The topic of many water coolers today, and for that matter the last 5 years has been and still is real estate.  The subject though has changed as of late to the question of, “Are we really headed for a double dip?”  

This question has caused some to fear our local and national markets.  I remember when I was a kid and a double dip was something they did to my ice cream cone at the creamery my grandfather always took me to after a great day of fishing.  Now it carries a whole other meaning.

Is the double dip eminent?  I would argue no, at least not for our markets.  I think the bigger question is, “Is the double dip real or just more political hype before an election?”  Nationally speaking, we have seen a decline in home values of 3.2 percent from July of 2009 to July of 2010.  But like I have reported before, that is the average of all our local markets.  Bend, Oregon has seen a 22.3 percent decline while Boston Metro has seen a 3.8 percent increase.  Miami - Ft. Lauderdale Metro  has had a 16.9 percent increase and Los Angeles Metro has seen a 5.7 percent increase in year-to-year comparison.

What does our local market look like?  Manteca has seen a decline from August 2009 to August 2010 of 2.6 percent, but we are still up by 3.9 percent compared to 15 months ago.  County wide we have seen an increase in the same time period of 7.6 percent in the average home sold price.  Who’s leading us out of this mess?  Mountain House, Tracy and Stockton all have had gains of over 4.6 percent, even our neighbor Lathrop has seen an increase of 1.1 percent, but the big dog is Mountain House with a whopping 14.6 percent increase from August 2009 to August 2010.

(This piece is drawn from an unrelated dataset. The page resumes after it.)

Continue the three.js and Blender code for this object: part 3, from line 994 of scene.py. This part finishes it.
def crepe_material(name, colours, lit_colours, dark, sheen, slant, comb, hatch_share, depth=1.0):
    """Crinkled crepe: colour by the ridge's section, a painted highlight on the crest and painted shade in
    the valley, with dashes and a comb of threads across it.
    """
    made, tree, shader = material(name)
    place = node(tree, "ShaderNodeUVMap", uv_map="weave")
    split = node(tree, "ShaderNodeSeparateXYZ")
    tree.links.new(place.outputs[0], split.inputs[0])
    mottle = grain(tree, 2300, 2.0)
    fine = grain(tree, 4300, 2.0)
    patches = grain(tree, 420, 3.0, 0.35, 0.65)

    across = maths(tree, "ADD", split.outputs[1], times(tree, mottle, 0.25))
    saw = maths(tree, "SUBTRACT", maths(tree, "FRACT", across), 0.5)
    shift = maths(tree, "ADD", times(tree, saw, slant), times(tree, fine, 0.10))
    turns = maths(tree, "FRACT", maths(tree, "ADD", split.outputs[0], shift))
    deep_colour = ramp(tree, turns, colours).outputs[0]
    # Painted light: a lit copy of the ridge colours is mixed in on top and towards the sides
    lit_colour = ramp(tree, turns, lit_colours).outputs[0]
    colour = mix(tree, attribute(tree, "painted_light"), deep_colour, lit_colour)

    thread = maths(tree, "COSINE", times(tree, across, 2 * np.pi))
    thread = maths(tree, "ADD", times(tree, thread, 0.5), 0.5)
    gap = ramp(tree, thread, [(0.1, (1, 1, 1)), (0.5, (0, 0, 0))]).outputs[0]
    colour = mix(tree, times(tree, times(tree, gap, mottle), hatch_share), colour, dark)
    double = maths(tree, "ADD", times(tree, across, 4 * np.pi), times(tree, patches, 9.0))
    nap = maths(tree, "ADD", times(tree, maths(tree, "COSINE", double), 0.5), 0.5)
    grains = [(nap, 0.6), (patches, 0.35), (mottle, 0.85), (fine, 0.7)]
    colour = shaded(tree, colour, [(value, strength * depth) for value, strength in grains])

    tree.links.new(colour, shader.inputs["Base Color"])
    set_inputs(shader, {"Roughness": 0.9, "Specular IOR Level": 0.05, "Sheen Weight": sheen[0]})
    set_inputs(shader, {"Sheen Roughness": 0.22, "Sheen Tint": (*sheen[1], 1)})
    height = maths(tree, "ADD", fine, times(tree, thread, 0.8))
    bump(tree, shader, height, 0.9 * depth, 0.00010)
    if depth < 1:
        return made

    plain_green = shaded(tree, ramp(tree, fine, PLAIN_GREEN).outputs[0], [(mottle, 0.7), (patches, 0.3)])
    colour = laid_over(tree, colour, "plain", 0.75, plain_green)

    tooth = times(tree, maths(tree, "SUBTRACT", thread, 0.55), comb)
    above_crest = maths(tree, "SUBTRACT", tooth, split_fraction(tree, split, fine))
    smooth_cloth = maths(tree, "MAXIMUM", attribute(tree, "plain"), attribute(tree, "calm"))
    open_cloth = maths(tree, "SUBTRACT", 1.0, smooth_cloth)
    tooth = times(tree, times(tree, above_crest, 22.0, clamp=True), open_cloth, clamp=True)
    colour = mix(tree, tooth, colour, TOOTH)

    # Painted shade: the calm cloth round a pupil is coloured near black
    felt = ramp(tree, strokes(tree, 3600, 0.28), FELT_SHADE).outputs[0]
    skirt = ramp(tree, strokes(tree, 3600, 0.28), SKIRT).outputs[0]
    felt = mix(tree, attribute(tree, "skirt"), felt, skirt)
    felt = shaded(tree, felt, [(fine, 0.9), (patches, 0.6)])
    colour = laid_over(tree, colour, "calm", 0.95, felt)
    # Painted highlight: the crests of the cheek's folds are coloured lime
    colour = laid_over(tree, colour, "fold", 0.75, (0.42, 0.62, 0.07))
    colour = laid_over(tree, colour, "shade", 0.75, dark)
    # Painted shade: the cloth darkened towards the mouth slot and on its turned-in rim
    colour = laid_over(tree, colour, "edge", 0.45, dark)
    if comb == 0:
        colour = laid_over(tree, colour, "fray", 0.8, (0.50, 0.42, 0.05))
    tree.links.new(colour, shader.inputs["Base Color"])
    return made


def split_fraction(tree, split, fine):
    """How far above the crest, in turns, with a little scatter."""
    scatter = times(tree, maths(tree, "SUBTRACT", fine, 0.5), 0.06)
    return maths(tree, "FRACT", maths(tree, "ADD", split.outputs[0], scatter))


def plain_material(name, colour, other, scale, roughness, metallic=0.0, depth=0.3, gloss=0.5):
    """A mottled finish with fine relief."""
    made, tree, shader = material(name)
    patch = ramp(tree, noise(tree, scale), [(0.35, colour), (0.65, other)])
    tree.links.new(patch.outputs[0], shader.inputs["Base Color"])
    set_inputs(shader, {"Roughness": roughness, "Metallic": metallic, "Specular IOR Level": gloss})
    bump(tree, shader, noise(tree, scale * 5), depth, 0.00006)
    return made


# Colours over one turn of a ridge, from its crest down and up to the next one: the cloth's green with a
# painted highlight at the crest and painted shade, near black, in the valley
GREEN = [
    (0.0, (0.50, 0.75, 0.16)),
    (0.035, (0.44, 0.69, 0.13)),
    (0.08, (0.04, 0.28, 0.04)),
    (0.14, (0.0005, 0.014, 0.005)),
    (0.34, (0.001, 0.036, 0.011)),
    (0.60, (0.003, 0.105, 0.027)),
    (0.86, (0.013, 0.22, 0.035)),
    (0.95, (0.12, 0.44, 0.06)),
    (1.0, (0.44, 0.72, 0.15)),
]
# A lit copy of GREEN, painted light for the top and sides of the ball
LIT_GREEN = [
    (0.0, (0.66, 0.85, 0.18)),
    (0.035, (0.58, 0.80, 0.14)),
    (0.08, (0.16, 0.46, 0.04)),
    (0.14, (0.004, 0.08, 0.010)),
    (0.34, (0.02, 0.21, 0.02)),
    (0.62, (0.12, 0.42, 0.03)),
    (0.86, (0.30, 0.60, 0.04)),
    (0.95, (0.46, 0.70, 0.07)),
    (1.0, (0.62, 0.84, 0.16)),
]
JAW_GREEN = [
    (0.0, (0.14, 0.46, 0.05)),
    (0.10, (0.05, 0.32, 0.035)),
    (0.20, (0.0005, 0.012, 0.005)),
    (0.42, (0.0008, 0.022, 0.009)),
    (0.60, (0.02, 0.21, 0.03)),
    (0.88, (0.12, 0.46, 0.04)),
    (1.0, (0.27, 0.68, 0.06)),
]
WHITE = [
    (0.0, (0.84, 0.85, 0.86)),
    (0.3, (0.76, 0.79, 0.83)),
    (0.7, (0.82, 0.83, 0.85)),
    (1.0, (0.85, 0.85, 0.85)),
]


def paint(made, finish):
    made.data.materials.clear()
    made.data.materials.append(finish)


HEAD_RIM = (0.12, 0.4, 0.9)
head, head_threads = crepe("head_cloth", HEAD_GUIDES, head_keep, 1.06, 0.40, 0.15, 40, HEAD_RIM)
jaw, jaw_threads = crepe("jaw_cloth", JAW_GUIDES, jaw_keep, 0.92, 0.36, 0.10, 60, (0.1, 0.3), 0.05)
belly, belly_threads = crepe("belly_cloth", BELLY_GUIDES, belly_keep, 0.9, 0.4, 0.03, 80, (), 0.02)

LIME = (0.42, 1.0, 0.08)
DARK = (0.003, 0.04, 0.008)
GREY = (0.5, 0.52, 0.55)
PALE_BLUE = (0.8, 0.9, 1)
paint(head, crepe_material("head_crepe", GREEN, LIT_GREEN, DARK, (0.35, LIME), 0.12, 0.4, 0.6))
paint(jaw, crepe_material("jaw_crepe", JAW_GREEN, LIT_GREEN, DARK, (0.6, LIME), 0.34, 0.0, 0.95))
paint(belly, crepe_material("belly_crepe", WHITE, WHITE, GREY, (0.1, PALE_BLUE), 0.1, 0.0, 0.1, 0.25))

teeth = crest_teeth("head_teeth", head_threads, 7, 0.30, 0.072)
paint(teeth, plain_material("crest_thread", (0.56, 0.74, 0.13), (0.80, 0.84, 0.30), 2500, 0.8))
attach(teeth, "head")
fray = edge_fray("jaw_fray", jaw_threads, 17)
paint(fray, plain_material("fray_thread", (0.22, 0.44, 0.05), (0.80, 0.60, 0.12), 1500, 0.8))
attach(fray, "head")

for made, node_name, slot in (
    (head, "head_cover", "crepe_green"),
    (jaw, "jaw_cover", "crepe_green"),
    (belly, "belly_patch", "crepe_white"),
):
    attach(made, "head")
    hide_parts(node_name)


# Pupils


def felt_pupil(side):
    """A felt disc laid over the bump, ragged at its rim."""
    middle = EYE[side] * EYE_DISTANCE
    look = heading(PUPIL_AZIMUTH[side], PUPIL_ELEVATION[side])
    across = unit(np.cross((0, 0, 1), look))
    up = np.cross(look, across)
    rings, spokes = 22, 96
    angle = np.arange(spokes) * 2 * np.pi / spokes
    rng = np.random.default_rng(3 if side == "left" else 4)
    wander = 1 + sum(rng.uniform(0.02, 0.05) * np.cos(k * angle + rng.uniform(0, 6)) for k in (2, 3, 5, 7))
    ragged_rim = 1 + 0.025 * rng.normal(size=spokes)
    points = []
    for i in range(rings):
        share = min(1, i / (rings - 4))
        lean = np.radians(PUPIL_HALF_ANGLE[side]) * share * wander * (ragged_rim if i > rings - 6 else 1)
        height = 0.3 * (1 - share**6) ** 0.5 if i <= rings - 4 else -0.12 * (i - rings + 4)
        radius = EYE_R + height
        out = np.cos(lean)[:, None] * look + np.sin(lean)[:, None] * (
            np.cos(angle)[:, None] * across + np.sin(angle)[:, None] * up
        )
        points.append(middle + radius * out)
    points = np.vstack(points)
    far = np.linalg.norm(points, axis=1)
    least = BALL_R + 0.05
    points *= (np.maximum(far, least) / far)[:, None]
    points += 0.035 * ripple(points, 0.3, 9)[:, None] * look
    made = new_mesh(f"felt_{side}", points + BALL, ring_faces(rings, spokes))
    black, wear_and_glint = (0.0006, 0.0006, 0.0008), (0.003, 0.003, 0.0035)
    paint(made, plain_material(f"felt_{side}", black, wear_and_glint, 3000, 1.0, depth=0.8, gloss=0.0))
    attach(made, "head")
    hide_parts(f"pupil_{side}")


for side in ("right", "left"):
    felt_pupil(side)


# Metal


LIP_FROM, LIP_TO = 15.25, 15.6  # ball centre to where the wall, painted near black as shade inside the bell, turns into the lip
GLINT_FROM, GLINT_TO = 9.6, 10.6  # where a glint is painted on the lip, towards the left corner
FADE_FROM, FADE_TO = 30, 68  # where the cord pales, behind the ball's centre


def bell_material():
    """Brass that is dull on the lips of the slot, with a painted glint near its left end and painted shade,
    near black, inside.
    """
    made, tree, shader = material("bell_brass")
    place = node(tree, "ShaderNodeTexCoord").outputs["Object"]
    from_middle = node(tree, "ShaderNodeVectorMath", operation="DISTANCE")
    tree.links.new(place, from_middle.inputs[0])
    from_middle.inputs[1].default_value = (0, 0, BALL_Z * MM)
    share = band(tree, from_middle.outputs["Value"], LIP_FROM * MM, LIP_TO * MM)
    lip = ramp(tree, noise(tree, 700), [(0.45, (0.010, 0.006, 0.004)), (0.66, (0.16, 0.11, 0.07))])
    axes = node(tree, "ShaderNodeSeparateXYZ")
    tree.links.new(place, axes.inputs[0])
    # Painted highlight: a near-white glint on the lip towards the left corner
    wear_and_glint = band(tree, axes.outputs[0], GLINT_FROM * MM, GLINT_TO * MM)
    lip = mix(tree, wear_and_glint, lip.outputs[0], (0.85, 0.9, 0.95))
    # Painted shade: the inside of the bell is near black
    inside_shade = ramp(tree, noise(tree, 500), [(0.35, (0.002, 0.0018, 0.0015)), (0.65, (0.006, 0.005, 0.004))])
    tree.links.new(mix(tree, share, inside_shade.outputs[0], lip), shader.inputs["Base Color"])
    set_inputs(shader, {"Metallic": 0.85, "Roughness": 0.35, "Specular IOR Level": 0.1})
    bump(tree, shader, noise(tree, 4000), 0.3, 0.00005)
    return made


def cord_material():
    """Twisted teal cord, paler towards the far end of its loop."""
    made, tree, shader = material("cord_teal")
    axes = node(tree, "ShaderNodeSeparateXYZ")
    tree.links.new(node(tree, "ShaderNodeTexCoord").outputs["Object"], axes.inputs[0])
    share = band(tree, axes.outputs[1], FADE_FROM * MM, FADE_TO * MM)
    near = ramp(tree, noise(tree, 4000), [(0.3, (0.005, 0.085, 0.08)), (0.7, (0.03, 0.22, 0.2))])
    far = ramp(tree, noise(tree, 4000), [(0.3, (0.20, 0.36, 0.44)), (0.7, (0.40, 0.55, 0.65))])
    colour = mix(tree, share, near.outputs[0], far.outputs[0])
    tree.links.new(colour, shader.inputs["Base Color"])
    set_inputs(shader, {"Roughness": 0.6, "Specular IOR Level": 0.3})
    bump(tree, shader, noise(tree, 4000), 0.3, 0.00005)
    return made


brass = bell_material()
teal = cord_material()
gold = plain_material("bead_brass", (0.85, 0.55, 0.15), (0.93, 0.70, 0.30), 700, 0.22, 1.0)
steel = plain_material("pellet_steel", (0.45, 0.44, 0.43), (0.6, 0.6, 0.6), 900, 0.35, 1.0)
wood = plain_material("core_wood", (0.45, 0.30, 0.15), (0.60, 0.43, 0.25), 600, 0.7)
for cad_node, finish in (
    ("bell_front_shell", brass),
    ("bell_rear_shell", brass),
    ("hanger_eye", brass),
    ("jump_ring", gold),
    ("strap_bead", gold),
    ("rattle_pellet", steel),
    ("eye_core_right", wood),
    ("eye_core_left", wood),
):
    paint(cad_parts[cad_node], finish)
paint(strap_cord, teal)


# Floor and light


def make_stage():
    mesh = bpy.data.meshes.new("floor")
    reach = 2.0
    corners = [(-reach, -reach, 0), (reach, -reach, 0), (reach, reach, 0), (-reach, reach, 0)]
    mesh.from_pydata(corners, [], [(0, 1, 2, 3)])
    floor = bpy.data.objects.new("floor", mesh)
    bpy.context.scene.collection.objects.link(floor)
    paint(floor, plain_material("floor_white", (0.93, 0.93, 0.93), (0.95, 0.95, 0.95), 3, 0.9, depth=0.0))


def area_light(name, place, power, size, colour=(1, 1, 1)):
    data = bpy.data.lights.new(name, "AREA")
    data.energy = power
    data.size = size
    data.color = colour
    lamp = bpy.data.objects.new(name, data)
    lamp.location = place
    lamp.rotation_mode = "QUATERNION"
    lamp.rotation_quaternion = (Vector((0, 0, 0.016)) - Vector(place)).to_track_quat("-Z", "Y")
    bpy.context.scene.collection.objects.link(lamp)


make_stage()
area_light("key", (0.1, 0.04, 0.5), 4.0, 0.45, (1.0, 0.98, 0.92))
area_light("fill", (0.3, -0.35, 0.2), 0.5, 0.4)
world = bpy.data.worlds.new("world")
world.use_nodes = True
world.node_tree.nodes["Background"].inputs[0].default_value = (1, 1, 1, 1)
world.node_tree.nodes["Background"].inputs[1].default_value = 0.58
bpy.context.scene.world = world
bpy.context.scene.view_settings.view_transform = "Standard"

What does this mean to you the home owner?  Well that all depends on your situation.  If you are a distressed home owner you should note that our inventory of homes for sale has increased by 64 percent in Manteca.  Why should you care?  Because that means more competition and a longer time line to get your home sold.  Banks are becoming increasingly aggressive in the last few months. Wells Fargo released a memo this week stating that they will no longer postpone a Trustee Sale.  Another lender has told my client they will board up her windows and change her locks, and they have only missed two payments!  Now is the time to take your situation very seriously, because the banks and lien holders are.

What about the homeowner with equity?  Although you may not be able to sell your home for what you “think” or “feel” its worth, you can practically steal homes in the upper end of our market.  Homes over 3,000 square feet are going at unheard of prices, most well below the city average of $100 a square foot.  Now is definitely the time to sell and buy that home you have always dreamed of before it gets too expensive.
If you are an investor, you have been enjoying a bountiful harvest.  Relatively low home prices, historically low interest rates and a strong rental market with high return makes even the most timid of investors salivate.

So are we really headed for a double dip in our housing market locally?  I would say no, BUT a lot is riding on our local, county, state and national elections next month.  If taxes stay the way they are now we could very well move along just fine.  The big problem is all the uncertainty about future taxation and implementation of bills that will cost us large amounts of money as tax payers.  

How does that effect your home price?  If you take the money out of the hands of the people to spend, they can’t spend, they can’t invest, they can’t buy their first home, they can’t go on a much needed vacation.  Not to be too political, but our housing market and whole economy depend heavily on what is going to happen politically in our local and national government in the near future.  If people are uneasy about spending because they are not sure if they will have a job, they will not spend and we will lose more jobs and more distressed properties will flood the market cause home values to dip once again.

Is it all doom and gloom?  Absolutely not!  It’s actually exciting because we live in a free nation where we determine our financial and social futures based on a vote.  Thomas Jefferson said, “A wise and frugal government, which shall leave men free to regulate their own pursuits of industry and improvement, and shall not take from the mouth of labor the bread it has earned - this is the sum of good government.”